## [GIVEN INSTRUCTION]
Copy out each line of the material below with no changes.

------------------------------------

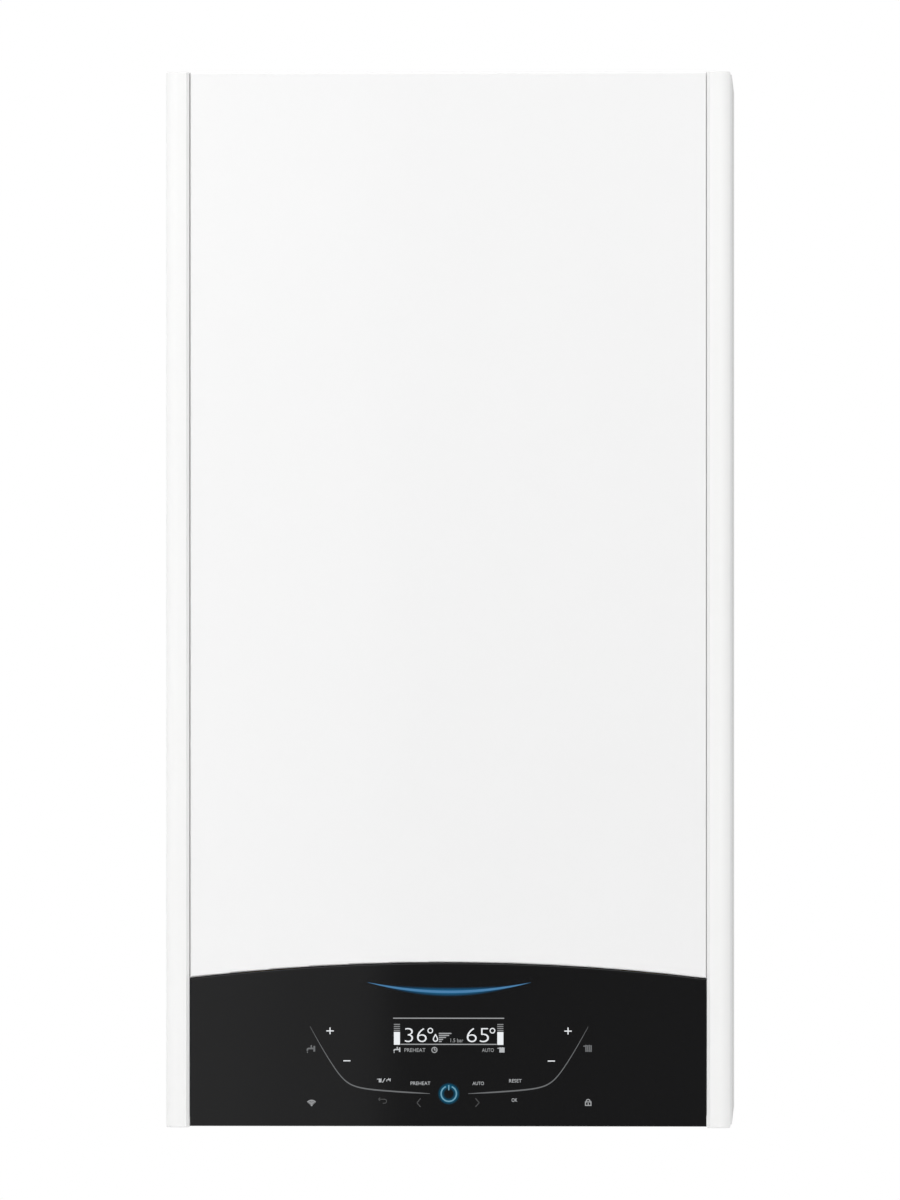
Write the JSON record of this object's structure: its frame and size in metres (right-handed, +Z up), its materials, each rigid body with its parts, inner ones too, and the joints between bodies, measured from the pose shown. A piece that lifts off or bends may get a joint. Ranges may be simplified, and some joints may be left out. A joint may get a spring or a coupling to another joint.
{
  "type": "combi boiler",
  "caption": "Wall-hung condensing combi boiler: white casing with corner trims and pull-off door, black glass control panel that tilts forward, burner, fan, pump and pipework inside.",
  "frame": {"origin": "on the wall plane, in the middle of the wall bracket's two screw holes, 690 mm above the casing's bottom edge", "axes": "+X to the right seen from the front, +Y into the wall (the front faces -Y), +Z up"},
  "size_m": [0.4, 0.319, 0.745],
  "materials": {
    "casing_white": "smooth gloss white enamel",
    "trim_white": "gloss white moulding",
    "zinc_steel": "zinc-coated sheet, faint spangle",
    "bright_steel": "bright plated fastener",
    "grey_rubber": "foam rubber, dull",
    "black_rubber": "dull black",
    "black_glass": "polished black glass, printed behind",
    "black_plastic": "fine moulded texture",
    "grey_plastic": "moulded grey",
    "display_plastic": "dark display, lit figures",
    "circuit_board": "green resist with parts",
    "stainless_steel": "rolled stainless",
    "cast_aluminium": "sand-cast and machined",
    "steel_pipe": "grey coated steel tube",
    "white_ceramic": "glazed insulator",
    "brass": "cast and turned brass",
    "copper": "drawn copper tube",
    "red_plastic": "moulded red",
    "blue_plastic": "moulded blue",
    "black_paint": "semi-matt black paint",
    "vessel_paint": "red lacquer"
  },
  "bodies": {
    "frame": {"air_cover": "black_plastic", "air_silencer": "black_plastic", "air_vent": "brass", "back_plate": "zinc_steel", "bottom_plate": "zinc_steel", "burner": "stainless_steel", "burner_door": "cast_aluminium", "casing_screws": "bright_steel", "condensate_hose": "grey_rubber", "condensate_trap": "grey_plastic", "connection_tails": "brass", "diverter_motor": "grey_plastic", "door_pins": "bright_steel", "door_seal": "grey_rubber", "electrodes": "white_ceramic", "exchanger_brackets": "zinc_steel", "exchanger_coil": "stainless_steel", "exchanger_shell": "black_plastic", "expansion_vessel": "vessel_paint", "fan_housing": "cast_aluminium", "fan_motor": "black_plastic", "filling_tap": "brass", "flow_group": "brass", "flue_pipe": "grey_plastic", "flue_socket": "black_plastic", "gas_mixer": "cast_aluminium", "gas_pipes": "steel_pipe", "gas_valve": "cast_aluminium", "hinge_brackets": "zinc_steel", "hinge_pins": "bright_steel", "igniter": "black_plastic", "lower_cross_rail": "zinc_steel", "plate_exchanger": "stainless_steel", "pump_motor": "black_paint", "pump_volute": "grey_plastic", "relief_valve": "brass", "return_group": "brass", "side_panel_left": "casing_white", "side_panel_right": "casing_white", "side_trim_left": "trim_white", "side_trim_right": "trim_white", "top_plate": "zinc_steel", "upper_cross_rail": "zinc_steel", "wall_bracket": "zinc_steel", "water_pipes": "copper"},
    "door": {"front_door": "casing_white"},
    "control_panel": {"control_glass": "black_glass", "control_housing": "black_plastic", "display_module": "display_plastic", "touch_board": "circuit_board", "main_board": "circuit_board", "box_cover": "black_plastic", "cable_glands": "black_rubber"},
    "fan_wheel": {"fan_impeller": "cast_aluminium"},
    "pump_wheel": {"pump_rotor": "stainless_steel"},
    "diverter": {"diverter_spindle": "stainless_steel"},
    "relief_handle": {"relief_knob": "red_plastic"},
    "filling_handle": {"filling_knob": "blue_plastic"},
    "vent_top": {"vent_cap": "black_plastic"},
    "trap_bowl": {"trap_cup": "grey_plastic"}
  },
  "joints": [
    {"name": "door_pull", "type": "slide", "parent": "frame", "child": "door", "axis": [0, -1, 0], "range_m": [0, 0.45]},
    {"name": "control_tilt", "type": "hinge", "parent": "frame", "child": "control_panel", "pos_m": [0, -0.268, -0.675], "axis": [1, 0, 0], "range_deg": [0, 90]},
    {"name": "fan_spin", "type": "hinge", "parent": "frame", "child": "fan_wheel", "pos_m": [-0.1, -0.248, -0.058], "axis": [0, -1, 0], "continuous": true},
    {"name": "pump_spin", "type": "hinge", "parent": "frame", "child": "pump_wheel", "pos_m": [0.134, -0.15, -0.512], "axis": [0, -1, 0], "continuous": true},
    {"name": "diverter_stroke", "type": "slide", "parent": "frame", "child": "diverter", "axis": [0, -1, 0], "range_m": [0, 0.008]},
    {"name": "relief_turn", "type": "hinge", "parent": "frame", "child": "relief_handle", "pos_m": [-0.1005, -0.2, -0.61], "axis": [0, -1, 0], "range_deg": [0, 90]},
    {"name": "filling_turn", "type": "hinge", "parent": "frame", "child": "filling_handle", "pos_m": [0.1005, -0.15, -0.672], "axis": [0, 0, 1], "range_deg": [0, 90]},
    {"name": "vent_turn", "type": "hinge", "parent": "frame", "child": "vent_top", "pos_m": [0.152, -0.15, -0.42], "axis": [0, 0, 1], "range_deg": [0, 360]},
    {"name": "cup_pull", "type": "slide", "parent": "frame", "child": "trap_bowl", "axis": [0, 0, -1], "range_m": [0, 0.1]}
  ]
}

------------------------------------

## [COMPLETE RESPONSE]
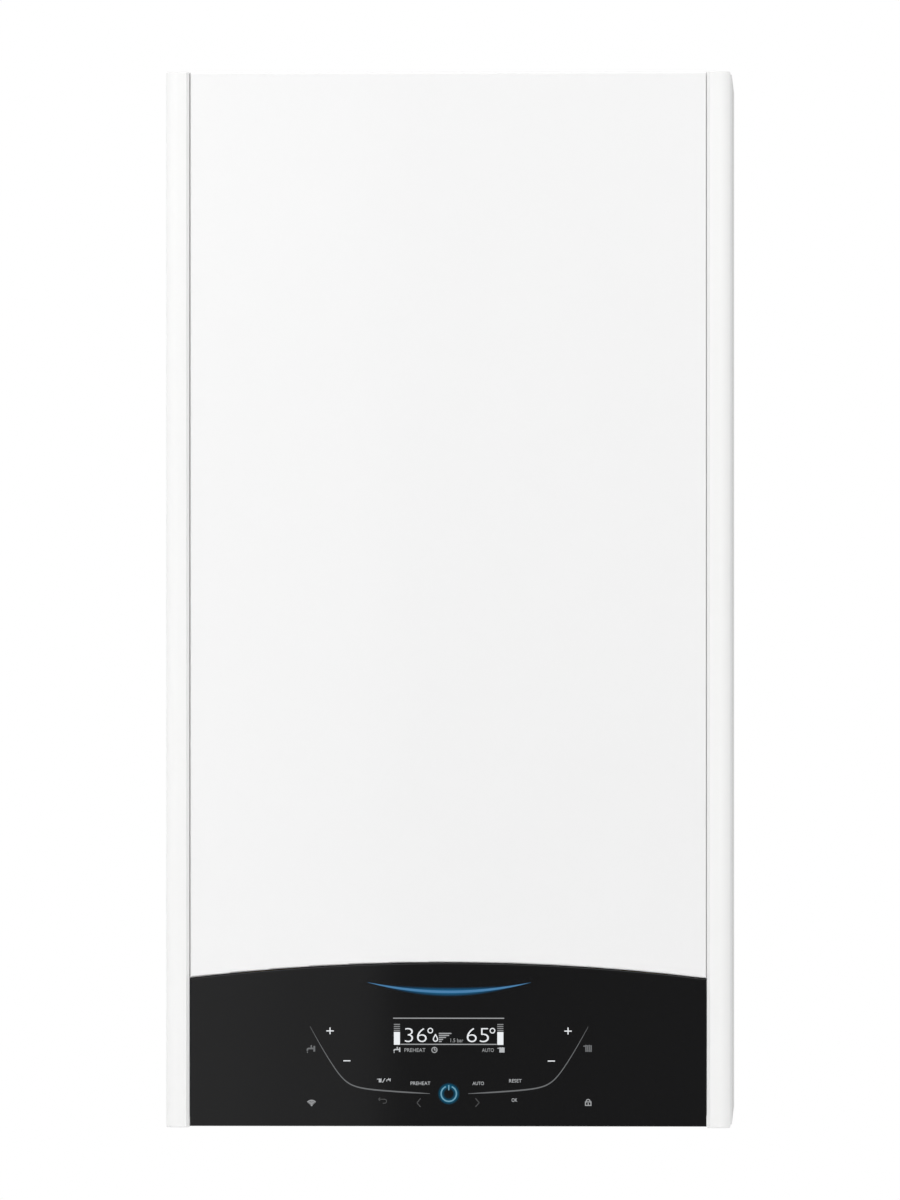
Write the JSON record of this object's structure: its frame and size in metres (right-handed, +Z up), its materials, each rigid body with its parts, inner ones too, and the joints between bodies, measured from the pose shown. A piece that lifts off or bends may get a joint. Ranges may be simplified, and some joints may be left out. A joint may get a spring or a coupling to another joint.
{
  "type": "combi boiler",
  "caption": "Wall-hung condensing combi boiler: white casing with corner trims and pull-off door, black glass control panel that tilts forward, burner, fan, pump and pipework inside.",
  "frame": {"origin": "on the wall plane, in the middle of the wall bracket's two screw holes, 690 mm above the casing's bottom edge", "axes": "+X to the right seen from the front, +Y into the wall (the front faces -Y), +Z up"},
  "size_m": [0.4, 0.319, 0.745],
  "materials": {
    "casing_white": "smooth gloss white enamel",
    "trim_white": "gloss white moulding",
    "zinc_steel": "zinc-coated sheet, faint spangle",
    "bright_steel": "bright plated fastener",
    "grey_rubber": "foam rubber, dull",
    "black_rubber": "dull black",
    "black_glass": "polished black glass, printed behind",
    "black_plastic": "fine moulded texture",
    "grey_plastic": "moulded grey",
    "display_plastic": "dark display, lit figures",
    "circuit_board": "green resist with parts",
    "stainless_steel": "rolled stainless",
    "cast_aluminium": "sand-cast and machined",
    "steel_pipe": "grey coated steel tube",
    "white_ceramic": "glazed insulator",
    "brass": "cast and turned brass",
    "copper": "drawn copper tube",
    "red_plastic": "moulded red",
    "blue_plastic": "moulded blue",
    "black_paint": "semi-matt black paint",
    "vessel_paint": "red lacquer"
  },
  "bodies": {
    "frame": {"air_cover": "black_plastic", "air_silencer": "black_plastic", "air_vent": "brass", "back_plate": "zinc_steel", "bottom_plate": "zinc_steel", "burner": "stainless_steel", "burner_door": "cast_aluminium", "casing_screws": "bright_steel", "condensate_hose": "grey_rubber", "condensate_trap": "grey_plastic", "connection_tails": "brass", "diverter_motor": "grey_plastic", "door_pins": "bright_steel", "door_seal": "grey_rubber", "electrodes": "white_ceramic", "exchanger_brackets": "zinc_steel", "exchanger_coil": "stainless_steel", "exchanger_shell": "black_plastic", "expansion_vessel": "vessel_paint", "fan_housing": "cast_aluminium", "fan_motor": "black_plastic", "filling_tap": "brass", "flow_group": "brass", "flue_pipe": "grey_plastic", "flue_socket": "black_plastic", "gas_mixer": "cast_aluminium", "gas_pipes": "steel_pipe", "gas_valve": "cast_aluminium", "hinge_brackets": "zinc_steel", "hinge_pins": "bright_steel", "igniter": "black_plastic", "lower_cross_rail": "zinc_steel", "plate_exchanger": "stainless_steel", "pump_motor": "black_paint", "pump_volute": "grey_plastic", "relief_valve": "brass", "return_group": "brass", "side_panel_left": "casing_white", "side_panel_right": "casing_white", "side_trim_left": "trim_white", "side_trim_right": "trim_white", "top_plate": "zinc_steel", "upper_cross_rail": "zinc_steel", "wall_bracket": "zinc_steel", "water_pipes": "copper"},
    "door": {"front_door": "casing_white"},
    "control_panel": {"control_glass": "black_glass", "control_housing": "black_plastic", "display_module": "display_plastic", "touch_board": "circuit_board", "main_board": "circuit_board", "box_cover": "black_plastic", "cable_glands": "black_rubber"},
    "fan_wheel": {"fan_impeller": "cast_aluminium"},
    "pump_wheel": {"pump_rotor": "stainless_steel"},
    "diverter": {"diverter_spindle": "stainless_steel"},
    "relief_handle": {"relief_knob": "red_plastic"},
    "filling_handle": {"filling_knob": "blue_plastic"},
    "vent_top": {"vent_cap": "black_plastic"},
    "trap_bowl": {"trap_cup": "grey_plastic"}
  },
  "joints": [
    {"name": "door_pull", "type": "slide", "parent": "frame", "child": "door", "axis": [0, -1, 0], "range_m": [0, 0.45]},
    {"name": "control_tilt", "type": "hinge", "parent": "frame", "child": "control_panel", "pos_m": [0, -0.268, -0.675], "axis": [1, 0, 0], "range_deg": [0, 90]},
    {"name": "fan_spin", "type": "hinge", "parent": "frame", "child": "fan_wheel", "pos_m": [-0.1, -0.248, -0.058], "axis": [0, -1, 0], "continuous": true},
    {"name": "pump_spin", "type": "hinge", "parent": "frame", "child": "pump_wheel", "pos_m": [0.134, -0.15, -0.512], "axis": [0, -1, 0], "continuous": true},
    {"name": "diverter_stroke", "type": "slide", "parent": "frame", "child": "diverter", "axis": [0, -1, 0], "range_m": [0, 0.008]},
    {"name": "relief_turn", "type": "hinge", "parent": "frame", "child": "relief_handle", "pos_m": [-0.1005, -0.2, -0.61], "axis": [0, -1, 0], "range_deg": [0, 90]},
    {"name": "filling_turn", "type": "hinge", "parent": "frame", "child": "filling_handle", "pos_m": [0.1005, -0.15, -0.672], "axis": [0, 0, 1], "range_deg": [0, 90]},
    {"name": "vent_turn", "type": "hinge", "parent": "frame", "child": "vent_top", "pos_m": [0.152, -0.15, -0.42], "axis": [0, 0, 1], "range_deg": [0, 360]},
    {"name": "cup_pull", "type": "slide", "parent": "frame", "child": "trap_bowl", "axis": [0, 0, -1], "range_m": [0, 0.1]}
  ]
}